[Aim of the task]
Extract each line holding the word "parts" from the entries.
########################################
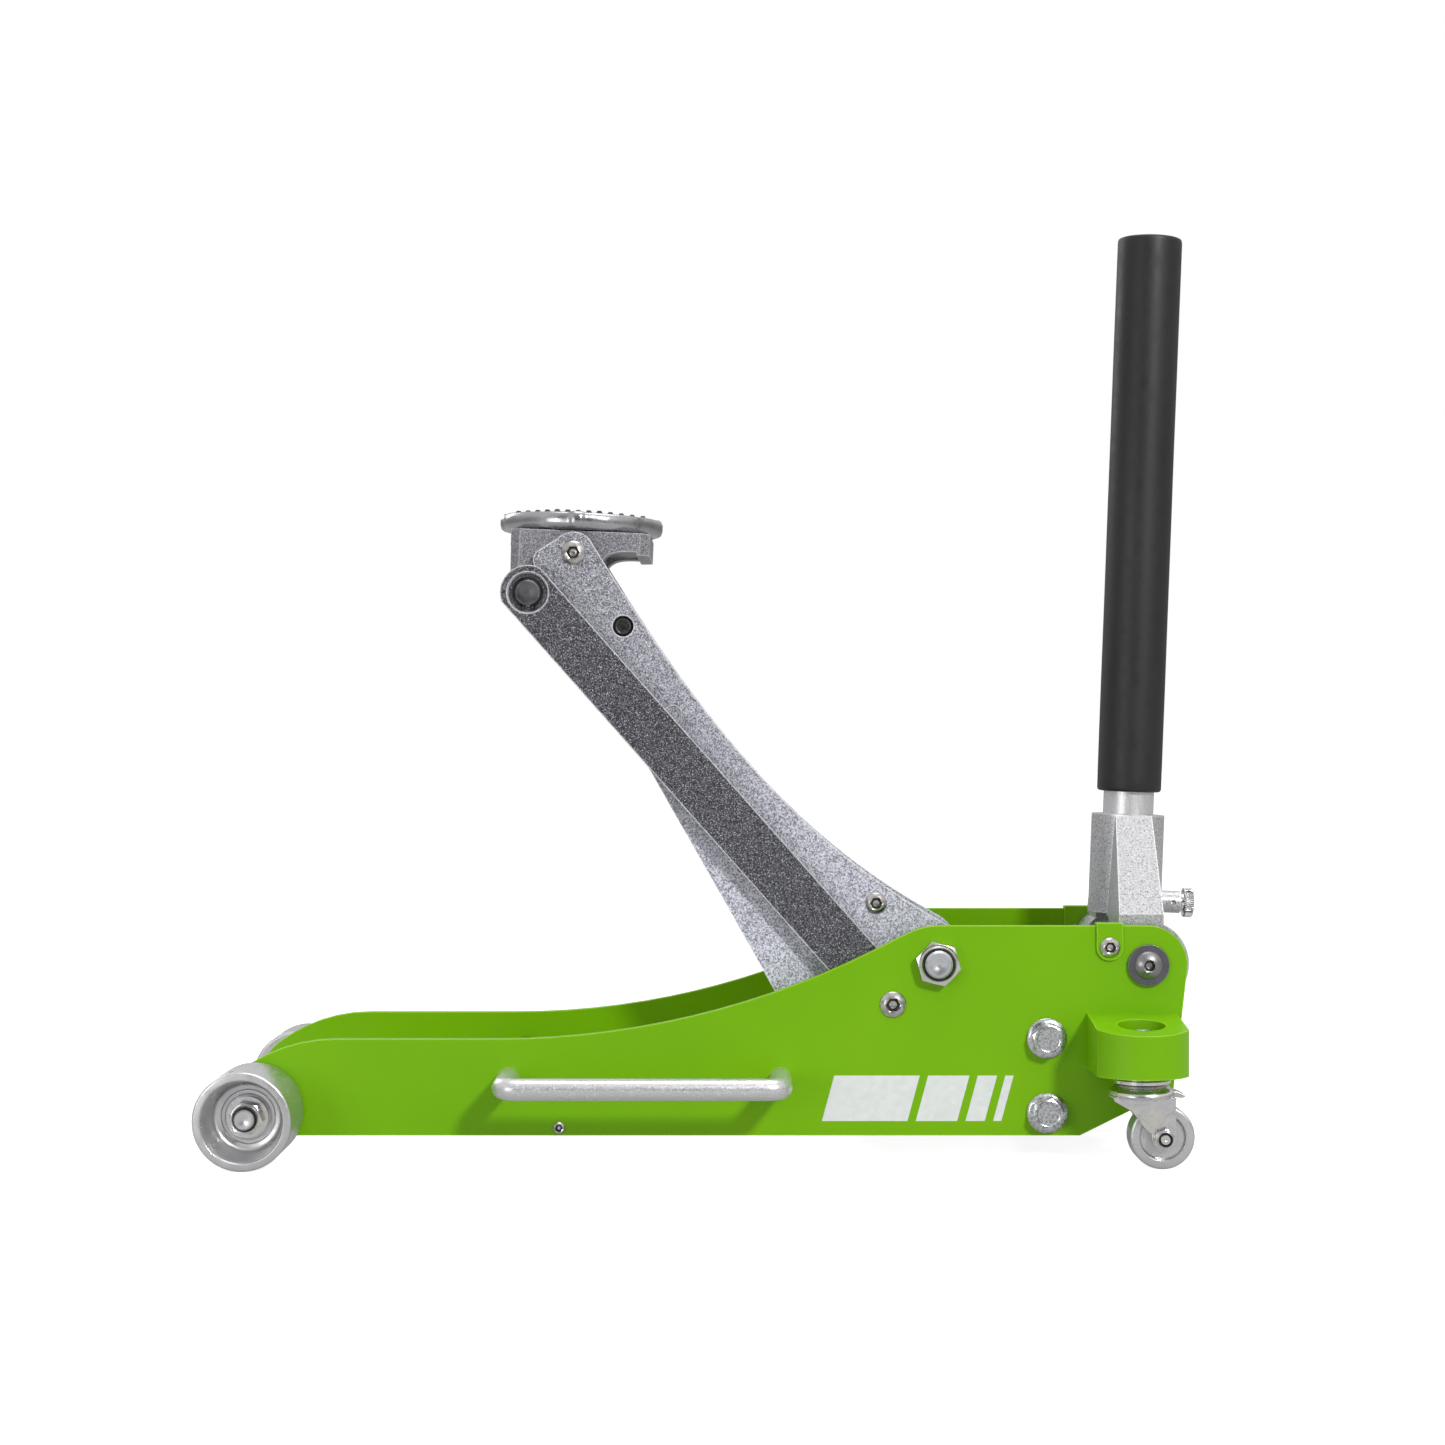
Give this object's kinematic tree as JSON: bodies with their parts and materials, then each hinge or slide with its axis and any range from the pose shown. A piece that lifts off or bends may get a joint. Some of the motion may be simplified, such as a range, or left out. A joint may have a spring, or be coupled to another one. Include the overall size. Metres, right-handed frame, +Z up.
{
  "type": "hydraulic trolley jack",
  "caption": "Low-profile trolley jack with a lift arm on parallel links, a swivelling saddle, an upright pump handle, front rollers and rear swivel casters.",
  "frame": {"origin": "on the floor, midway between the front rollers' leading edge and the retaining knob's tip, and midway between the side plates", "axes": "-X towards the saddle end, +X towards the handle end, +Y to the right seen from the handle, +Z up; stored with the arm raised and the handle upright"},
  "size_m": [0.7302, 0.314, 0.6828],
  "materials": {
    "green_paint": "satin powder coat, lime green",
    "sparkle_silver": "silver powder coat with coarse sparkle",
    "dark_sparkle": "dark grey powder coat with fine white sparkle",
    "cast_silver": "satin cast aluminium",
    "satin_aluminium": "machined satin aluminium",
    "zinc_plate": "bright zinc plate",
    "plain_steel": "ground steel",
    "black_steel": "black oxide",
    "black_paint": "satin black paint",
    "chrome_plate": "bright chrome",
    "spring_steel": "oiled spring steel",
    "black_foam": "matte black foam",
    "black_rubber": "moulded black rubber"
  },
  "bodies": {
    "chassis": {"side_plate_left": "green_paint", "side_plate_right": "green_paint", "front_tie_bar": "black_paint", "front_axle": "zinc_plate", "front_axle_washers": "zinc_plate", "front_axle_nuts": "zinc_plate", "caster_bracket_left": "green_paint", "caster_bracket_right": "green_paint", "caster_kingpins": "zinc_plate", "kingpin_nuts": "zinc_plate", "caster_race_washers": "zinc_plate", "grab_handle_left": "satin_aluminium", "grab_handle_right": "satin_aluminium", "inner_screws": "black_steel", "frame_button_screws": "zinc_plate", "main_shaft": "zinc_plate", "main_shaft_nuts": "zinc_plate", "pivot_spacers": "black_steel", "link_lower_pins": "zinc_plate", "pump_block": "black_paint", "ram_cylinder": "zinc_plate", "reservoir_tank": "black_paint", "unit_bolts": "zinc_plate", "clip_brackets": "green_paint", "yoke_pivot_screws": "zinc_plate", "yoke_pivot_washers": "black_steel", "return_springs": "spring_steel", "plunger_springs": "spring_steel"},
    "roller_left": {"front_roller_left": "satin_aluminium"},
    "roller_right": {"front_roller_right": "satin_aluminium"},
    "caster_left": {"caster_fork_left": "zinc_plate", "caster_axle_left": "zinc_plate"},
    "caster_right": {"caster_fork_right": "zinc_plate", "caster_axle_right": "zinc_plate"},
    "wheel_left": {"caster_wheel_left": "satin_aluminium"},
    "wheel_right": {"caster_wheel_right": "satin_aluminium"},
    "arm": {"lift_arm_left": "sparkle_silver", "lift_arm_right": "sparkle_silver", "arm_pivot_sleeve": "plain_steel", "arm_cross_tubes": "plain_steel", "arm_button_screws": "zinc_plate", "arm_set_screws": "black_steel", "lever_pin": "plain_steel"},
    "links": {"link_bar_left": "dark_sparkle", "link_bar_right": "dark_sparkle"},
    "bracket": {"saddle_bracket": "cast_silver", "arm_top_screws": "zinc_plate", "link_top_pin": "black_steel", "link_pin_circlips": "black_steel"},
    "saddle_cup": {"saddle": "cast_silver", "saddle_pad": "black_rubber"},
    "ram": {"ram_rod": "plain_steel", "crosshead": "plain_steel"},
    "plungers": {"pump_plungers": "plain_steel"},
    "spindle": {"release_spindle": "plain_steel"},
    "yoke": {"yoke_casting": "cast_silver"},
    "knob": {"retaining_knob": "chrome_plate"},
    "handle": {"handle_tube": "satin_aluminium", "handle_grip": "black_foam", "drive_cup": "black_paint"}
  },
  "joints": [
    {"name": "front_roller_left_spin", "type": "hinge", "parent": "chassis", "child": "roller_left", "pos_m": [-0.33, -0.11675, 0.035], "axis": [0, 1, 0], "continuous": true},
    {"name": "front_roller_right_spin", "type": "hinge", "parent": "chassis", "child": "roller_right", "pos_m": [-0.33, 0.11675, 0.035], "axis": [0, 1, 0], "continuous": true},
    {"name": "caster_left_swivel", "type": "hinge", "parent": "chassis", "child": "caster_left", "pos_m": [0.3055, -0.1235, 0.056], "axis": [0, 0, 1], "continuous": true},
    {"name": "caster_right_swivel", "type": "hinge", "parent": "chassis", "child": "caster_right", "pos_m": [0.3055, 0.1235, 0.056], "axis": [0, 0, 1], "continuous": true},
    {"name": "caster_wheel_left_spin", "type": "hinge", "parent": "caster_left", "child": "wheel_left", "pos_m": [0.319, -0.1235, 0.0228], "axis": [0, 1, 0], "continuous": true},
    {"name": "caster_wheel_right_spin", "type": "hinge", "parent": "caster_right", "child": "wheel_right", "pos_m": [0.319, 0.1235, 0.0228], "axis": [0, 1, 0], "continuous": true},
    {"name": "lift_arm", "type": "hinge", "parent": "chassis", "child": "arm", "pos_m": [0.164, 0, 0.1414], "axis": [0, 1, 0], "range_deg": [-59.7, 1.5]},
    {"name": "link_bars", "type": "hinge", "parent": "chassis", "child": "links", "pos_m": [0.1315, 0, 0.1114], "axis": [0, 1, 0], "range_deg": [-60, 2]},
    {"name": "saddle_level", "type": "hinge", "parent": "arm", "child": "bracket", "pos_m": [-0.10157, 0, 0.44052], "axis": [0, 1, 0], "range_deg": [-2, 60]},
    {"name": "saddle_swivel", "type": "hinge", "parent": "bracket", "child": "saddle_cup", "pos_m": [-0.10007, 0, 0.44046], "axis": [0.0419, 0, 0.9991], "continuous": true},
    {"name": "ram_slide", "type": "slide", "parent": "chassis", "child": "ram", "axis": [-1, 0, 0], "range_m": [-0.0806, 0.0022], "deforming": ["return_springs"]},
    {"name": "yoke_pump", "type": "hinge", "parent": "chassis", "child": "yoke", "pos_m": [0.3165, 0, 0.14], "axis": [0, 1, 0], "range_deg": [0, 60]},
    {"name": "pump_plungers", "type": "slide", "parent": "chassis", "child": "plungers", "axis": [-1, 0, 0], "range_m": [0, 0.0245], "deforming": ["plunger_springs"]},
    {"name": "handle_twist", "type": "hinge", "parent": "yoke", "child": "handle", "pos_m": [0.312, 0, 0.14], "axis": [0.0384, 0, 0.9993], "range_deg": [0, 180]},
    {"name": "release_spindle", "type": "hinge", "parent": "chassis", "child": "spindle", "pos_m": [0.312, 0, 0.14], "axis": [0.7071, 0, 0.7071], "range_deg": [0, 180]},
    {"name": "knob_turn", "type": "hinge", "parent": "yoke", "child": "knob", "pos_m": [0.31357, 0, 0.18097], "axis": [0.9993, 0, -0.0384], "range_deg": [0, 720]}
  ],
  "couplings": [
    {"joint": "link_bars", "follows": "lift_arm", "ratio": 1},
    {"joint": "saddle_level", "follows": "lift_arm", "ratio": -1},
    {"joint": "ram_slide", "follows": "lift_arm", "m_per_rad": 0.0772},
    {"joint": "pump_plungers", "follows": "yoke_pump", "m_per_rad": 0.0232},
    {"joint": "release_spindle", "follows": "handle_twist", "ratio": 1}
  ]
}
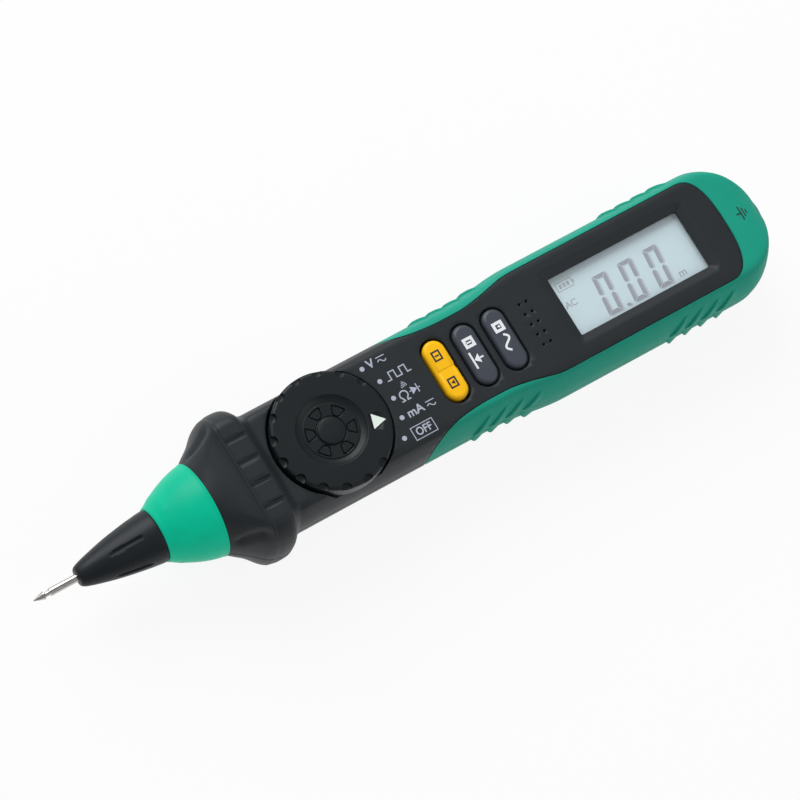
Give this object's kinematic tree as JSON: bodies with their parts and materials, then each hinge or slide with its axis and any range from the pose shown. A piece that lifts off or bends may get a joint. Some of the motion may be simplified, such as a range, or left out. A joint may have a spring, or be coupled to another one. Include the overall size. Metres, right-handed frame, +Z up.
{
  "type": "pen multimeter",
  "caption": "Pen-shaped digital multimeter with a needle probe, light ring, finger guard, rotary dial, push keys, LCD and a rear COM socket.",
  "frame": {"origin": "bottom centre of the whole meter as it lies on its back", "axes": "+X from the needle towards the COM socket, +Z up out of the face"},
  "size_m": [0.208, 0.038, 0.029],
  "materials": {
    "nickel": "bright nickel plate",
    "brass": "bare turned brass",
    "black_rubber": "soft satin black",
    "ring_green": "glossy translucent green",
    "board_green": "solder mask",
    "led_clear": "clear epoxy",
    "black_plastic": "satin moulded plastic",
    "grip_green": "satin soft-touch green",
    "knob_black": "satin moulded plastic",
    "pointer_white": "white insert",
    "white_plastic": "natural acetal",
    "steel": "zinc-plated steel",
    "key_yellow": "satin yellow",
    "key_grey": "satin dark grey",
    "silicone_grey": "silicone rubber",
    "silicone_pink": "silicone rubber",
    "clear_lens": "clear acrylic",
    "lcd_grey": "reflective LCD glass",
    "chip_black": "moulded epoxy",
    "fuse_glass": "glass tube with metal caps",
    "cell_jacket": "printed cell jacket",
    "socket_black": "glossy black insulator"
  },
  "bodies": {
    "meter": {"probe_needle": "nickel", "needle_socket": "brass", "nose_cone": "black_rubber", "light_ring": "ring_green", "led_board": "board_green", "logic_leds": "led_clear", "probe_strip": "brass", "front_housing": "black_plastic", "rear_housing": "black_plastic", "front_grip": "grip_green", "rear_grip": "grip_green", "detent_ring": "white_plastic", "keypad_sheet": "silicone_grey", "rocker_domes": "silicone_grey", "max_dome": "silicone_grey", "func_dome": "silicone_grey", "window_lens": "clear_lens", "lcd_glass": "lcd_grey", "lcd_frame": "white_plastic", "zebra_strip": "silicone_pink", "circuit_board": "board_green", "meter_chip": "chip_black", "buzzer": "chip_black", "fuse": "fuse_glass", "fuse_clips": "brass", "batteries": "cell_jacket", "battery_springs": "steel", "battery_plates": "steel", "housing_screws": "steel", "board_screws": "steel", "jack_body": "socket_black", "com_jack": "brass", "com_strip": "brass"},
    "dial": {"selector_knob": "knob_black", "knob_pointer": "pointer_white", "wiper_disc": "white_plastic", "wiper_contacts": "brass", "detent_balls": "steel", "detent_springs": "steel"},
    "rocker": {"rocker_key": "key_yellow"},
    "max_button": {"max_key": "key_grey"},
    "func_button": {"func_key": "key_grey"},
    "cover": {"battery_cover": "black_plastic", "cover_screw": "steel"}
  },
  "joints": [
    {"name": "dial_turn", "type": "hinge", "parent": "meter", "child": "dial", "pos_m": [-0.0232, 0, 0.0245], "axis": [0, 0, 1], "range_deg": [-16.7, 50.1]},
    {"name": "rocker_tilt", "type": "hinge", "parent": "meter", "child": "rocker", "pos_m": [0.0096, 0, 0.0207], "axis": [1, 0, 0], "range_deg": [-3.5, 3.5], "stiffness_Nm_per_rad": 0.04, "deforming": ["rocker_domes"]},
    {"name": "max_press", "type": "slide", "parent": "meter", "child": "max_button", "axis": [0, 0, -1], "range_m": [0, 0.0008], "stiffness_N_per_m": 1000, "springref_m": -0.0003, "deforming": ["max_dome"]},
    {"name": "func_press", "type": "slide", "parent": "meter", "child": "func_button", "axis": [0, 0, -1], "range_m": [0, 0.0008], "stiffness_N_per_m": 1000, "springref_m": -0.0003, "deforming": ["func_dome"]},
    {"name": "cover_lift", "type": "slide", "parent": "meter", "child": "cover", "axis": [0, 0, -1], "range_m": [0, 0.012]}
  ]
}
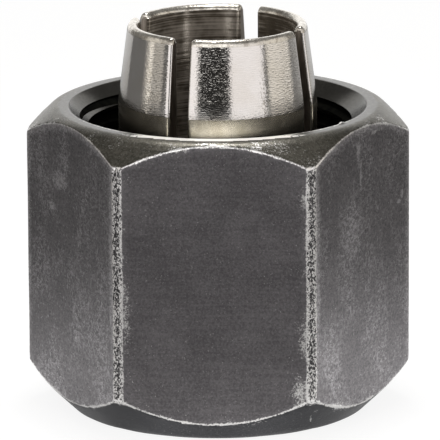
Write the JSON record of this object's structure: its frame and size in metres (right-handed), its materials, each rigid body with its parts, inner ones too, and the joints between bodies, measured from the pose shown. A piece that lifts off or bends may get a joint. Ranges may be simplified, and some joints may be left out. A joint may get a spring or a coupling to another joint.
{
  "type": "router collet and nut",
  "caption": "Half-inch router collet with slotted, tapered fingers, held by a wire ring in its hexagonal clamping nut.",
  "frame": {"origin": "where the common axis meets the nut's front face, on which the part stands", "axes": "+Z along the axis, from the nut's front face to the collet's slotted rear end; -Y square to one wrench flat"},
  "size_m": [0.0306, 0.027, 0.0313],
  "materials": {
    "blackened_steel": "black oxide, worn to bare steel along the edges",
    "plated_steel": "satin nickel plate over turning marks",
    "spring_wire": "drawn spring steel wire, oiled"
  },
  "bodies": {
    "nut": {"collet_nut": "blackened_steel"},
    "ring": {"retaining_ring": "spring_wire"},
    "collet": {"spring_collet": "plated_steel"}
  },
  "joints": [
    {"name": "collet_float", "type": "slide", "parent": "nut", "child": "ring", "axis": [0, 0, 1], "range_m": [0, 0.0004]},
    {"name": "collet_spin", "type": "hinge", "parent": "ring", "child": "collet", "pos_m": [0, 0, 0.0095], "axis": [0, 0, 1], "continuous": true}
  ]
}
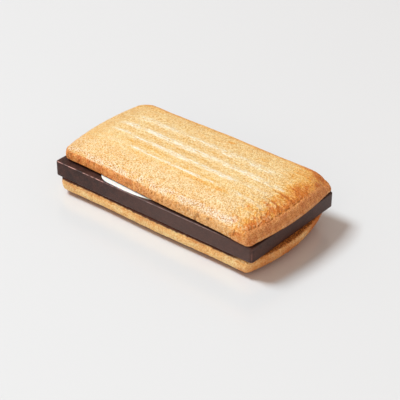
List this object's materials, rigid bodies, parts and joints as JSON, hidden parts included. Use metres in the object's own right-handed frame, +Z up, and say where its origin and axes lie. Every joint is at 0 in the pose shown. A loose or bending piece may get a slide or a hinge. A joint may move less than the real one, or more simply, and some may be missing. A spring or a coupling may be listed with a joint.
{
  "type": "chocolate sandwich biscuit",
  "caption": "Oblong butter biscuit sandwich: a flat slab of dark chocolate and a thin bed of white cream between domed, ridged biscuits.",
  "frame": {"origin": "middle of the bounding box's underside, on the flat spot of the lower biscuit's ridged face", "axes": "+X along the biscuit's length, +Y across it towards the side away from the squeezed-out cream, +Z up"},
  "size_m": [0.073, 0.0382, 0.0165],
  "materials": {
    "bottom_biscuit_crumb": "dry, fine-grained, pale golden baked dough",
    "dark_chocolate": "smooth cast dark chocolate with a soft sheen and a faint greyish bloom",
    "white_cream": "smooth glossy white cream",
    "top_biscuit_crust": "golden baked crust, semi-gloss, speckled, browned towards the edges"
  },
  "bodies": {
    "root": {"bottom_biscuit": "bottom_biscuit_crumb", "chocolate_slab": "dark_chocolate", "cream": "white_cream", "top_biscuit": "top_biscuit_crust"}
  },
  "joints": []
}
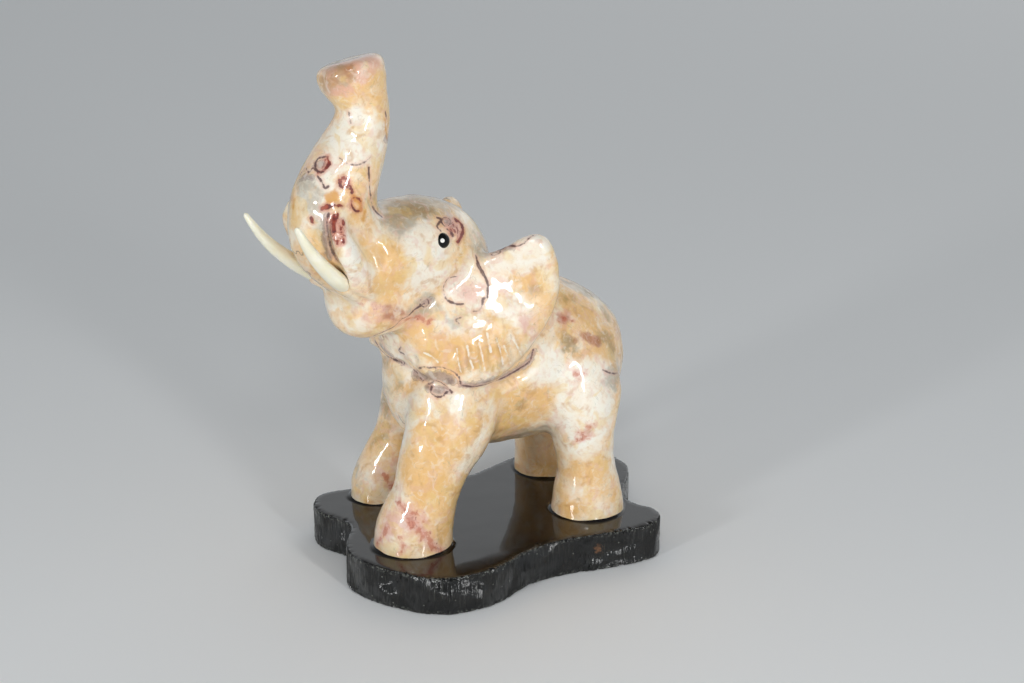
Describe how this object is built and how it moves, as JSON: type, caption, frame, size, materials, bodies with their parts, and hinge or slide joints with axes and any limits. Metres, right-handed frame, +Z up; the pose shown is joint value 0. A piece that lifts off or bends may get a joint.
########################################
[Task response]
Give this object's kinematic tree as JSON: bodies with their parts and materials, then each hinge or slide with its axis and any range from the pose shown. A piece that lifts off or bends may get a joint. Some of the motion may be simplified, such as a range, or left out. A joint may have a spring, or be coupled to another one. Include the overall size. Metres, right-handed frame, +Z up.
Give this object's kinematic tree as JSON: bodies with their parts and materials, then each hinge or slide with its axis and any range from the pose shown. A piece that lifts off or bends may get a joint. Some of the motion may be simplified, such as a range, or left out. A joint may have a spring, or be coupled to another one. Include the overall size. Metres, right-handed frame, +Z up.
Write the JSON record of this object's structure: its frame and size in metres (right-handed), its materials, each rigid body with its parts, inner ones too, and the joints between bodies, measured from the pose shown. A piece that lifts off or bends may get a joint. Ranges may be simplified, and some joints may be left out. A joint may get a spring or a coupling to another joint.
List this object's materials, rigid bodies, parts and joints as JSON, hidden parts included. Use metres in the object's own right-handed frame, +Z up, and say where its origin and axes lie. Every joint is at 0 in the pose shown. A loose or bending piece may get a slide or a hinge. A joint may move less than the real one, or more simply, and some may be missing. A spring or a coupling may be listed with a joint.
Describe how this object is built and how it moves, as JSON: type, caption, frame, size, materials, bodies with their parts, and hinge or slide joints with axes and any limits. Metres, right-handed frame, +Z up; the pose shown is joint value 0. A piece that lifts off or bends may get a joint.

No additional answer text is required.